### Stated problem
Gather up every line that includes the string "slide".

Entries with parts and joints
****************************************

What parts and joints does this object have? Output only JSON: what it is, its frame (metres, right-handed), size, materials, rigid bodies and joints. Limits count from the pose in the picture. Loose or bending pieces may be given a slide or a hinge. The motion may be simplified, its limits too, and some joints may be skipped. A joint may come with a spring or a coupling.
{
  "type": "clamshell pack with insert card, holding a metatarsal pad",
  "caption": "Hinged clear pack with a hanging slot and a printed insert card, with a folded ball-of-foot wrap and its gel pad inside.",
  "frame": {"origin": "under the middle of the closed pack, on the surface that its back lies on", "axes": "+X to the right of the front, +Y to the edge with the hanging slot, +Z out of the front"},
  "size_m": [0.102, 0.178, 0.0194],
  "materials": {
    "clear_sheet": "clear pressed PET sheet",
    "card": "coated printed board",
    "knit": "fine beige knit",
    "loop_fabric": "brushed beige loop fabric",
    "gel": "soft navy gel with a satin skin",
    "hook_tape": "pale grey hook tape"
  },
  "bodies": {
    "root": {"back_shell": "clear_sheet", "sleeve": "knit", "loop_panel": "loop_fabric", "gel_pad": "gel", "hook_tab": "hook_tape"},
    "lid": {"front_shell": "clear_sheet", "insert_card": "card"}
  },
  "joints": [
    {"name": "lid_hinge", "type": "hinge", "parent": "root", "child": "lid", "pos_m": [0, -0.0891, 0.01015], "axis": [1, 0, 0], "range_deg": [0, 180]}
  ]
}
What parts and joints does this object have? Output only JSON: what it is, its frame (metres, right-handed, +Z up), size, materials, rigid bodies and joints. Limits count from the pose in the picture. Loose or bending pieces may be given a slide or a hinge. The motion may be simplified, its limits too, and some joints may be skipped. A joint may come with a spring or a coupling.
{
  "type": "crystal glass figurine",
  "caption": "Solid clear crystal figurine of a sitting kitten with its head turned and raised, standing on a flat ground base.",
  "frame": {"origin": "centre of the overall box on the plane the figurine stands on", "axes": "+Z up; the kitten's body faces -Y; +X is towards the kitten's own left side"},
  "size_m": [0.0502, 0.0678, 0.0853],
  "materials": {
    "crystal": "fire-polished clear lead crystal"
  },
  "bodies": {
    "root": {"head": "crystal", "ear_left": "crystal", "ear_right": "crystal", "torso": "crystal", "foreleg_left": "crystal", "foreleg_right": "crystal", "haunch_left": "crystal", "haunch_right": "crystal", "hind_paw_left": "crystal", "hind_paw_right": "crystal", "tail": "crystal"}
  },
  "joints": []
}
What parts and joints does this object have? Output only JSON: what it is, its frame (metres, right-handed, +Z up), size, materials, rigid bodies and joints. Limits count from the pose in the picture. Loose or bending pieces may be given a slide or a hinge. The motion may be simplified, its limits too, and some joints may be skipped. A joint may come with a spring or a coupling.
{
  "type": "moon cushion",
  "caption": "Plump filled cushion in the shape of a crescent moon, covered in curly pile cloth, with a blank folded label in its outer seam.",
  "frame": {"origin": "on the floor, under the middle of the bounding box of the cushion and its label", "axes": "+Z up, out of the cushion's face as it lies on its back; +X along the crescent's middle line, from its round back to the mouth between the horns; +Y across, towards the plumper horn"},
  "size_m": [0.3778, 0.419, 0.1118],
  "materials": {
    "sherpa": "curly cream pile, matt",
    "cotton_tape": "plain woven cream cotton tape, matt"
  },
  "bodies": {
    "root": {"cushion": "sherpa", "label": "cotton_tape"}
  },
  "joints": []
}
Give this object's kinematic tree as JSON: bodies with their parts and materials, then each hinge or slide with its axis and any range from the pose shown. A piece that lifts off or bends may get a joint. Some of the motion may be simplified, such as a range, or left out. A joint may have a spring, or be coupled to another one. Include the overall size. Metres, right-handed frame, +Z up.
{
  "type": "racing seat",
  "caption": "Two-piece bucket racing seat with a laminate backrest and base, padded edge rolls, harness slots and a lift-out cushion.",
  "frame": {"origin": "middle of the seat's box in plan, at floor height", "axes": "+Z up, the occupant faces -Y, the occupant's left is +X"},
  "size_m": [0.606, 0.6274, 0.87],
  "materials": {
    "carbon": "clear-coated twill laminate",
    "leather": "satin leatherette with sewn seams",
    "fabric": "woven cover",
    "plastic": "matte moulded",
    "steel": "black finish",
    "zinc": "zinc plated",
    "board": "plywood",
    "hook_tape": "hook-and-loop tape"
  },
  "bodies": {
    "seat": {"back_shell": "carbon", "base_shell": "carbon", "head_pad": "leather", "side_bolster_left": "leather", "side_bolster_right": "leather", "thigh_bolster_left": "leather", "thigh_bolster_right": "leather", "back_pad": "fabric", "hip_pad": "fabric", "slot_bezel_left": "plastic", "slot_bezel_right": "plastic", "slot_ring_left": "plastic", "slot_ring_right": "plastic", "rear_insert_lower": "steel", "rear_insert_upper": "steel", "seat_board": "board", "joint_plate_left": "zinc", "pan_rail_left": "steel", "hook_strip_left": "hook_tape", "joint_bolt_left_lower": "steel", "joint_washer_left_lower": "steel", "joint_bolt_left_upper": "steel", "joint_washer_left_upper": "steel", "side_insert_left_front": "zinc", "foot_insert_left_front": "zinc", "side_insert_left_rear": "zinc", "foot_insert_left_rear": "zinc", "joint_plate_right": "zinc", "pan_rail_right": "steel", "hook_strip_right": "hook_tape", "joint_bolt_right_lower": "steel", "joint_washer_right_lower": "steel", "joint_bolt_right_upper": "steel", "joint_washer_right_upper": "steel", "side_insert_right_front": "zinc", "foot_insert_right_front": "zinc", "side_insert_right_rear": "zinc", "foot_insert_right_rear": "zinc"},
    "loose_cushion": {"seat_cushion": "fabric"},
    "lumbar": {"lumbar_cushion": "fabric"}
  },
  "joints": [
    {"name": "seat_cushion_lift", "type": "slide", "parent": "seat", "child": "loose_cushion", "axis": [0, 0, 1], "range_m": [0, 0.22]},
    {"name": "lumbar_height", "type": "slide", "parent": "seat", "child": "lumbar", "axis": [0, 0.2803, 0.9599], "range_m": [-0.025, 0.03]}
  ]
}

****************************************

### Solution to the problem
What parts and joints does this object have? Output only JSON: what it is, its frame (metres, right-handed), size, materials, rigid bodies and joints. Limits count from the pose in the picture. Loose or bending pieces may be given a slide or a hinge. The motion may be simplified, its limits too, and some joints may be skipped. A joint may come with a spring or a coupling.
What parts and joints does this object have? Output only JSON: what it is, its frame (metres, right-handed, +Z up), size, materials, rigid bodies and joints. Limits count from the pose in the picture. Loose or bending pieces may be given a slide or a hinge. The motion may be simplified, its limits too, and some joints may be skipped. A joint may come with a spring or a coupling.
What parts and joints does this object have? Output only JSON: what it is, its frame (metres, right-handed, +Z up), size, materials, rigid bodies and joints. Limits count from the pose in the picture. Loose or bending pieces may be given a slide or a hinge. The motion may be simplified, its limits too, and some joints may be skipped. A joint may come with a spring or a coupling.
Give this object's kinematic tree as JSON: bodies with their parts and materials, then each hinge or slide with its axis and any range from the pose shown. A piece that lifts off or bends may get a joint. Some of the motion may be simplified, such as a range, or left out. A joint may have a spring, or be coupled to another one. Include the overall size. Metres, right-handed frame, +Z up.
    {"name": "seat_cushion_lift", "type": "slide", "parent": "seat", "child": "loose_cushion", "axis": [0, 0, 1], "range_m": [0, 0.22]},
    {"name": "lumbar_height", "type": "slide", "parent": "seat", "child": "lumbar", "axis": [0, 0.2803, 0.9599], "range_m": [-0.025, 0.03]}